- _Supplied material_
— start —
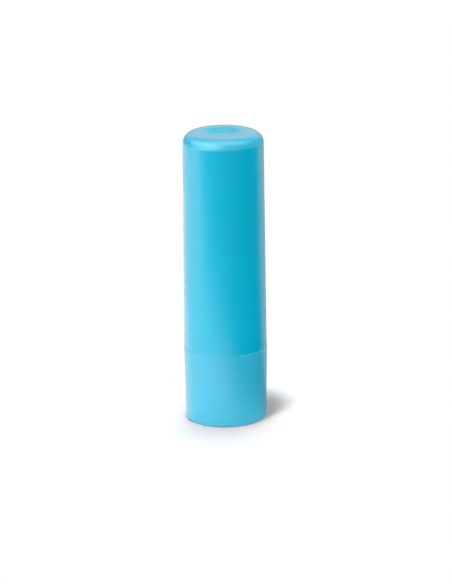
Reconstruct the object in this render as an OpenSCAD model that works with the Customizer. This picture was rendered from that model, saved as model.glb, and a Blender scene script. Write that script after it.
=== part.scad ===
// Lip balm stick, standing upright and closed, in millimetres with +Z up.
// The origin is the centre of the foot ring that it stands on.
// The base turns a threaded spindle, and the spindle lifts a carrier with the balm up the tube.

/* [Overall] */
// Height of the closed stick
stick_h = 67; // [60:0.5:80]
// Outer diameter at the seam, where the stick is widest
seam_d = 19; // [18:0.1:24]
// Height of the seam between the base and the cap
seam_z = 17; // [15:0.5:20]

/* [Cap] */
// Diameter that the cap loses from the seam to its top
cap_taper = 0.7; // [0.2:0.1:1.2]
// Thickness of the cap's side wall
cap_wall = 1.2; // [1:0.05:1.5]
// Thickness of the cap's top
cap_top_wall = 1.4; // [1:0.1:2]
// Radius of the rounded edge round the cap's top
cap_edge_r = 2.5; // [1.8:0.1:3.5]
// Diameter of the shallow dish in the cap's top
dish_d = 10.6; // [8:0.2:12]
// Diameter of the dish's flat bottom
dish_floor_d = 4.8; // [2:0.2:7]
// Depth of the dish
dish_depth = 0.9; // [0.3:0.1:1.5]
// Chamfer inside the cap's mouth
cap_mouth_chamfer = 0.3; // [0.1:0.05:0.5]

/* [Base] */
// Diameter that the base loses from the seam to the foot
base_taper = 0.6; // [0.2:0.1:1.2]
// Thickness of the base's side wall at the seam
base_wall = 1.3; // [1.2:0.05:1.6]
// Thickness of the base's floor
base_floor = 1.8; // [1.2:0.1:2.4]
// Radius of the rounded edge round the foot
foot_edge_r = 0.8; // [0.4:0.1:1.2]
// Width of the flat ring that the stick stands on
foot_ring_w = 1.4; // [0.8:0.1:2.5]
// Depth of the recess inside the foot ring
foot_recess = 0.6; // [0.3:0.1:1]
// Height of the boss that holds the spindle
boss_h = 3.6; // [3:0.1:4.5]
// Thickness of the boss's wall at the corners of its socket
boss_wall = 1.3; // [0.8:0.1:1.6]
// Number of gussets between the boss and the floor
gusset_count = 4; // [3:1:8]
// Thickness of a gusset
gusset_t = 0.9; // [0.6:0.1:1.2]
// Height of a gusset above the floor
gusset_h = 2.4; // [1:0.1:2.8]
// How far a gusset reaches out from the boss
gusset_reach = 2; // [1:0.1:2.2]

/* [Tube] */
// Thinnest wall of the tube, at its mouth
tube_wall = 0.8; // [0.6:0.05:1]
// Height of the collar that the cap grips, above the seam
collar_h = 4.5; // [4:0.1:7]
// Height of the slope between the collar and the slimmer barrel
collar_slope_h = 0.6; // [0.3:0.1:1]
// Radius of the rounded outer edge of the mouth
mouth_edge_r = 0.4; // [0.2:0.05:0.5]
// Height of the cap's snap bead above the seam
bead_up = 2.4; // [1.6:0.1:2.8]
// Width of the snap bead at its crest
bead_crest_w = 0.4; // [0.2:0.1:0.8]
// Height of the ring that keeps the tube in the base
keeper_z = 8.5; // [6:0.1:11]
// How far the keeper ring stands out of the tube
keeper_proud = 0.25; // [0.15:0.05:0.35]
// Width of the keeper ring at its crest
keeper_crest_w = 0.6; // [0.3:0.1:1]
// Number of guide ribs inside the tube
guide_count = 4; // [2:1:6]
// Height of a guide rib
guide_h = 0.45; // [0.3:0.05:0.5]
// Width of a guide rib
guide_w = 1; // [0.8:0.1:1.4]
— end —
- _What is being asked_
Extract, word for word, each line of the listing above.

- _Answer to the task_
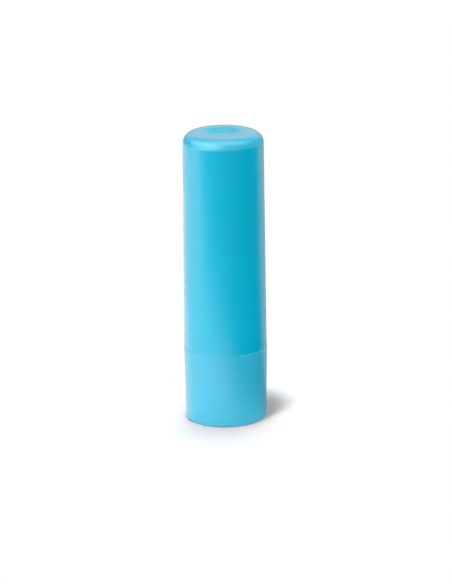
Reconstruct the object in this render as an OpenSCAD model that works with the Customizer. This picture was rendered from that model, saved as model.glb, and a Blender scene script. Write that script after it.
=== part.scad ===
// Lip balm stick, standing upright and closed, in millimetres with +Z up.
// The origin is the centre of the foot ring that it stands on.
// The base turns a threaded spindle, and the spindle lifts a carrier with the balm up the tube.

/* [Overall] */
// Height of the closed stick
stick_h = 67; // [60:0.5:80]
// Outer diameter at the seam, where the stick is widest
seam_d = 19; // [18:0.1:24]
// Height of the seam between the base and the cap
seam_z = 17; // [15:0.5:20]

/* [Cap] */
// Diameter that the cap loses from the seam to its top
cap_taper = 0.7; // [0.2:0.1:1.2]
// Thickness of the cap's side wall
cap_wall = 1.2; // [1:0.05:1.5]
// Thickness of the cap's top
cap_top_wall = 1.4; // [1:0.1:2]
// Radius of the rounded edge round the cap's top
cap_edge_r = 2.5; // [1.8:0.1:3.5]
// Diameter of the shallow dish in the cap's top
dish_d = 10.6; // [8:0.2:12]
// Diameter of the dish's flat bottom
dish_floor_d = 4.8; // [2:0.2:7]
// Depth of the dish
dish_depth = 0.9; // [0.3:0.1:1.5]
// Chamfer inside the cap's mouth
cap_mouth_chamfer = 0.3; // [0.1:0.05:0.5]

/* [Base] */
// Diameter that the base loses from the seam to the foot
base_taper = 0.6; // [0.2:0.1:1.2]
// Thickness of the base's side wall at the seam
base_wall = 1.3; // [1.2:0.05:1.6]
// Thickness of the base's floor
base_floor = 1.8; // [1.2:0.1:2.4]
// Radius of the rounded edge round the foot
foot_edge_r = 0.8; // [0.4:0.1:1.2]
// Width of the flat ring that the stick stands on
foot_ring_w = 1.4; // [0.8:0.1:2.5]
// Depth of the recess inside the foot ring
foot_recess = 0.6; // [0.3:0.1:1]
// Height of the boss that holds the spindle
boss_h = 3.6; // [3:0.1:4.5]
// Thickness of the boss's wall at the corners of its socket
boss_wall = 1.3; // [0.8:0.1:1.6]
// Number of gussets between the boss and the floor
gusset_count = 4; // [3:1:8]
// Thickness of a gusset
gusset_t = 0.9; // [0.6:0.1:1.2]
// Height of a gusset above the floor
gusset_h = 2.4; // [1:0.1:2.8]
// How far a gusset reaches out from the boss
gusset_reach = 2; // [1:0.1:2.2]

/* [Tube] */
// Thinnest wall of the tube, at its mouth
tube_wall = 0.8; // [0.6:0.05:1]
// Height of the collar that the cap grips, above the seam
collar_h = 4.5; // [4:0.1:7]
// Height of the slope between the collar and the slimmer barrel
collar_slope_h = 0.6; // [0.3:0.1:1]
// Radius of the rounded outer edge of the mouth
mouth_edge_r = 0.4; // [0.2:0.05:0.5]
// Height of the cap's snap bead above the seam
bead_up = 2.4; // [1.6:0.1:2.8]
// Width of the snap bead at its crest
bead_crest_w = 0.4; // [0.2:0.1:0.8]
// Height of the ring that keeps the tube in the base
keeper_z = 8.5; // [6:0.1:11]
// How far the keeper ring stands out of the tube
keeper_proud = 0.25; // [0.15:0.05:0.35]
// Width of the keeper ring at its crest
keeper_crest_w = 0.6; // [0.3:0.1:1]
// Number of guide ribs inside the tube
guide_count = 4; // [2:1:6]
// Height of a guide rib
guide_h = 0.45; // [0.3:0.05:0.5]
// Width of a guide rib
guide_w = 1; // [0.8:0.1:1.4]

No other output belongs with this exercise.